Philips juga menepis klaim bahwa akses Indonesia ke BRICS mencerminkan sikap anti-Barat atau anti-Amerika. “Hal tersebut tidak benar,” katanya, menjelaskan bahwa BRICS melibatkan tiga perekonomian besar yang menjadi pusat relasi ekonomi dan diplomasi global: Rusia, Tiongkok, dan India. Dia kembali menggarisbawahi sikap Indonesia yang tidak berpihak. “Sangat wajar bagi kita untuk terlibat dalam forum multilateral di mana kita dapat meningkatkan hubungan dengan kekuatan global utama—yang mana tidak bisa diabaikan dalam lanskap geopolitik saat ini.”
Dia juga menunjukkan pencapaian diplomatik yang nyata, termasuk penurunan tarif impor Amerika Serikat terhadap barang-barang Indonesia—dari 32% menjadi 19%. “Fakta bahwa Presiden Prabowo bisa menyelesaikan perjanjian dengan Presiden Trump setelah proses negosiasi yang keras menunjukkan bahwa keanggotaan kita di BRICS bukanlah ancaman bagi Amerika Serikat,” tegasnya.
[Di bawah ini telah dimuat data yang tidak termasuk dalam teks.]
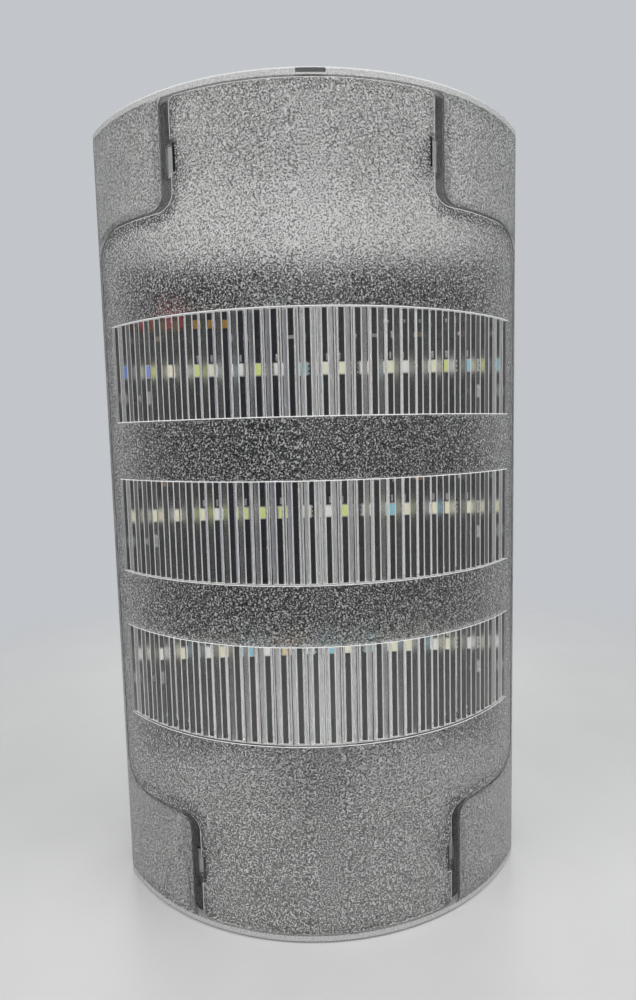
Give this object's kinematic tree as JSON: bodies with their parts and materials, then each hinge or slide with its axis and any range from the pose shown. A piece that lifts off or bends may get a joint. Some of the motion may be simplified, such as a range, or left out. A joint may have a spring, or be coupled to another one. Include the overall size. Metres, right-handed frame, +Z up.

Meskipun demikian, pada acara yang sama, Wakil Menteri Luar Negeri Arif Havas Oegroseno menyatakan bahwa Indonesia terus mendorong penurunan lebih lanjut. “Kita masih memiliki dua minggu, dan diskusi masih berlangsung,” katanya.
Dia juga mencatat bahwa saat ini Indonesia memiliki tarif terendah di ASEAN, yaitu 19%. “Kami adalah yang terendah di antara negara-negara ASEAN—masih sebesar 19%,” tegasnya.
Wakil Menteri Havas mendorong masyarakat untuk tidak berlebihan atau memperbesar masalah. Dia mengingatkan pendengar bahwa keputusan dalam diplomasi perdagangan didasarkan pada kepentingan nasional, bukan emosi. “Kebijakan luar negeri tidak didorong oleh iri hati atau dendam. Ini tentang kepentingan nasional. Tolong, lihat data sebelum membuat kesimpulan. Jangan terjebak oleh asumsi,” pungkasnya.